Building: BL16 Georg Morgenstiernes hus, Floor: 2, Room: GM 203

Saturday 14:00 - 15:40 CEST (09/09/2017)

Abstract

The proliferation of international courts has been labelled: “the single most important development of the post-Cold War age”. Indeed, for about three decades, the world has witnessed a stunning increase of political salience of the international judiciary, particularly of Regional International Courts (RICs). New and old RICs have been established and/or reformed in Latin America, the Caribbean, Africa, and Europe. These institutions have produced important judicial decisions which have casted a large shadow on national, regional, and international legal as well as political domains (i.e., trade policies, human/fundamental rights, mega-politics, and democratization).
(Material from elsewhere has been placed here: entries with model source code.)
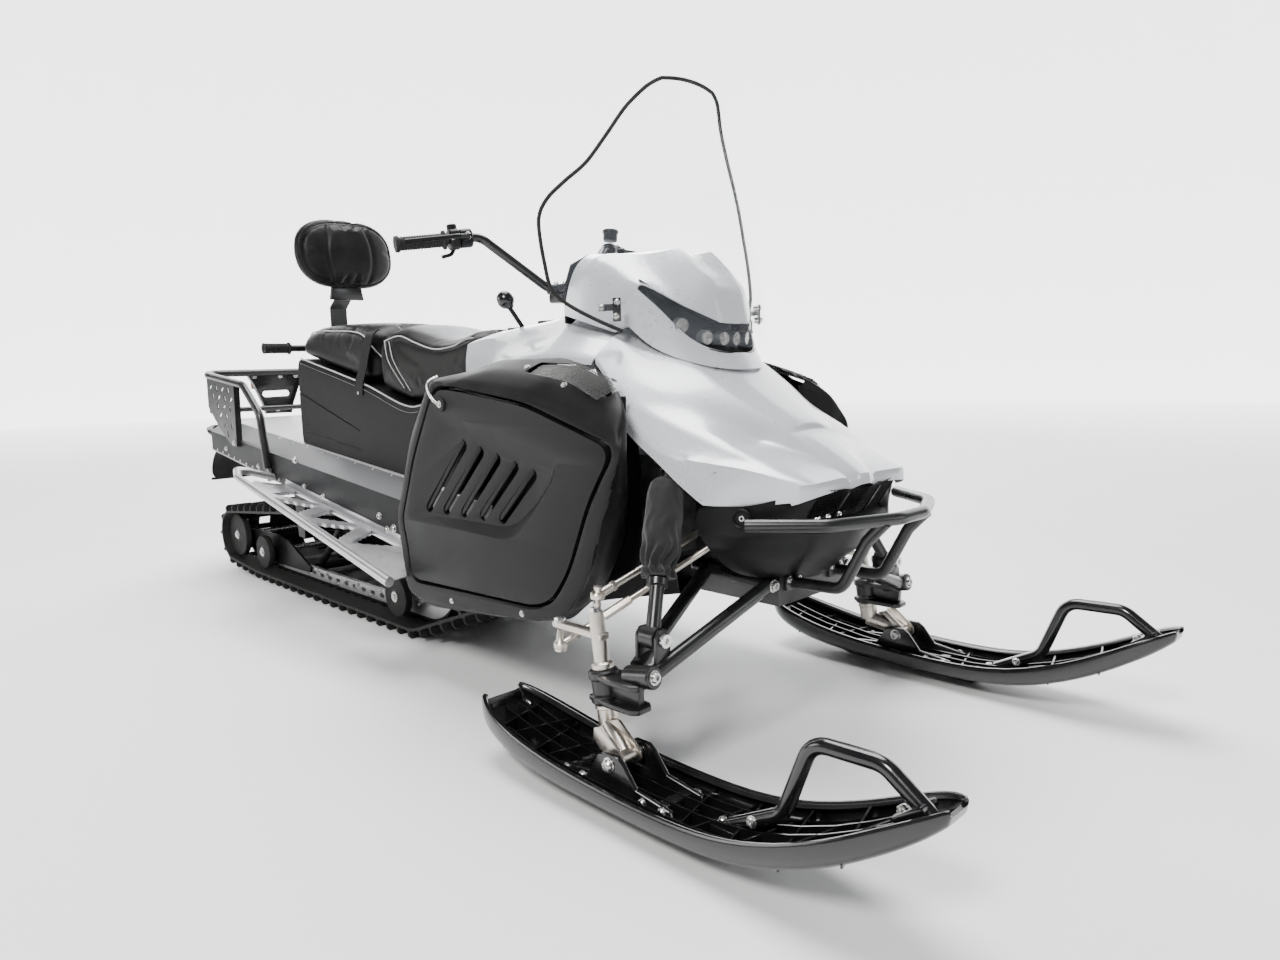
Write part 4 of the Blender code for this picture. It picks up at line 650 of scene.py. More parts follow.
def ringSheet(rings, between=3, closed=True, caps=False):
    # a smooth sheet through matching rings, each column along a spline
    columns = [smoothLine([ring[k] for ring in rings], (len(rings) - 1) * between + 1) if between > 1
               else [Vector(ring[k]) for ring in rings] for k in range(len(rings[0]))]
    rows, width = len(columns[0]), len(columns)
    points = [columns[k][i] for i in range(rows) for k in range(width)]
    faces = []
    for i in range(rows - 1):
        for k in range(width if closed else width - 1):
            j = (k + 1) % width
            faces.append((i * width + k, i * width + j, (i + 1) * width + j, (i + 1) * width + k))
    if caps:
        faces += [tuple(range(width)), tuple(range((rows - 1) * width, rows * width))]
    return meshPiece(points, faces)


# Finishes of the carried-over nodes

nodeFinish = {
    "bodyGloss": "hood headlight_pod console",
    "moulding": "track_arm_front track_arm_rear idler_carrier_left idler_carrier_right seat_base "
                "side_cover_left side_cover_right side_door_left side_door_right belly_pan nose dash gear_lever",
    "mouldingSatin": "control_left control_right",
    "castGrey": "engine_block drive_axle track_shock",
    "rubber": "snow_flap passenger_handle grip_left grip_right front_bogie_wheels "
              "rear_bogie_wheels idler_wheels",
    "trackRubber": "track",
    "railMetal": "slide_rails",
    "boardMetal": "running_board_left running_board_right",
    "tubeCoat": "rack_rail rack_bracket rear_bumper "
                "backrest_post bulkhead front_bumper handlebar a_arm_left a_arm_right",
    "tunnelCoat": "tunnel",
    "zinc": "upper_link_left upper_link_right spindle_left spindle_right tie_rod_left tie_rod_right",
    "skiGloss": "ski_left ski_right",
    "seatVinyl": "seat_front_cushion seat_rear_cushion backrest_pad",
    "cloth": "shock_left shock_right",
    "screenClear": "windshield",
    "lampRed": "tail_lamp",
}
for finish, names in nodeFinish.items():
    for name in names.split():
        nodes[name].data.materials.clear()
        nodes[name].data.materials.append(finishes[finish])


# The studio and the photograph's view

studio = {
    "cameraPlace": (2.099, -1.493, 0.774),
    "cameraRight": (0.7035, 0.7103, -0.0225),
    "cameraUp": (-0.0784, 0.1089, 0.9909),
    "cameraBack": (0.7064, -0.6954, 0.1323),
    "lens": 24.86,
    "floorSize": 40.0,
    "floorColour": (0.93, 0.93, 0.93),
    "floorGlow": 1.5,
    "screenReach": 14.0,
    "screenHeight": 12.0,
    "screenGlow": 2.4,
    "skyColour": (0.90, 0.93, 1.0),
    "skyStrength": 0.16,
    # name: place, size, power, colour
    "lights": (
        ("keyLight", (2.4, -4.4, 4.6), 1.6, 340, (1.0, 0.985, 0.96)),
        ("frontLight", (5.4, 2.2, 2.2), 2.0, 40, (0.96, 0.98, 1.0)),
        ("topLight", (-0.6, 0.6, 5.2), 4.0, 520, (1.0, 1.0, 1.0)),
        ("rimLight", (-3.6, 3.6, 3.0), 3.0, 160, (0.93, 0.96, 1.0)),
        ("sideLight", (-3.2, -3.8, 1.6), 2.0, 60, (1.0, 0.99, 0.97)),
    ),
}


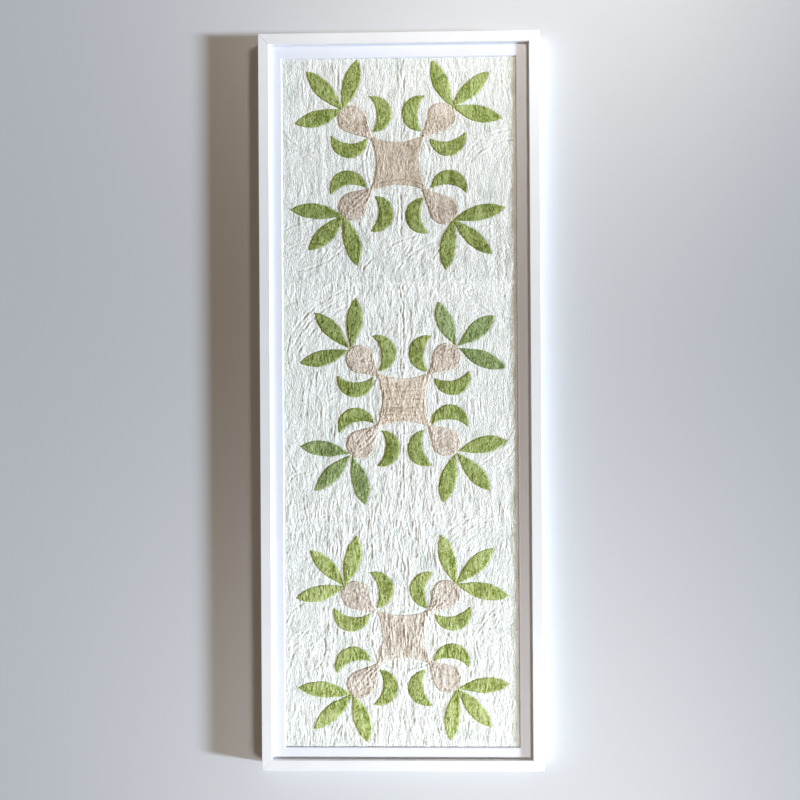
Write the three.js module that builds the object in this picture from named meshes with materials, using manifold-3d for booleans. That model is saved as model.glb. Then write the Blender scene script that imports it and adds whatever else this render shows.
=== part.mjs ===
// Framed applique quilt panel: three quilted blocks in one long panel, held behind a window mat in a
// mitred wooden frame that lies on its back.
// Sizes are in millimetres. X is the width, Y the length, and Z points out of the framed face.
// The origin is at the middle of the frame's back, on the plane that it lies on.
import * as THREE from 'three';
import { mergeVertices } from 'three/addons/utils/BufferGeometryUtils.js';
import Module from 'manifold-3d';

const wasm = await Module();
wasm.setup();

// Frame rails
const FRAME_WIDTH = 494;
const FRAME_LENGTH = 1295;
const FRAME_DEPTH = 32;
const FACE_WIDTH = 19;
const RABBET_WIDTH = 6;
const LIP_THICKNESS = 6.5;
const FACE_CHAMFER = 0.8;
const PIECE_GAP = 0.3;

// Boards in the rabbet
const RABBET_CLEARANCE = 1;
const MAT_THICKNESS = 1.5;
const WINDOW_WIDTH = 412;
const WINDOW_LENGTH = 1214;
const WINDOW_CENTRE_Y = -1.5;
const BOARD_THICKNESS = 3;
const BOARD_INSET = FACE_WIDTH - RABBET_WIDTH + RABBET_CLEARANCE;
const BOARD_WIDTH = FRAME_WIDTH - 2 * BOARD_INSET;
const BOARD_LENGTH = FRAME_LENGTH - 2 * BOARD_INSET;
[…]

The current alteration of the national and international political climate that followed the economic and refugee crises, together with the re-shuffling of the geopolitical equilibrium and with the global rise of populism and protectionism, however, have caused a significant backlash against international law and courts. This backlash was embodied in a variety of attempts to undermine the authority and legitimacy of international courts and organizations. The panel explores the systemic, political, historical and institutional factors at the origins of the political pushback against RICs, together with the eventual responses that these institutions have developed to enhance and defend their challenged authority and power. The contributors will provide empirical evidence from RICs in order to create a nuanced picture of the commonalities and differences of the experienced trajectories. We will focus on the Court of Justice of the EU (CJEU), the European Court of Human Rights (ECtHR), the Central American Court of Justice (CACJ) and the Inter-American Court of Human Rights (IACtHR).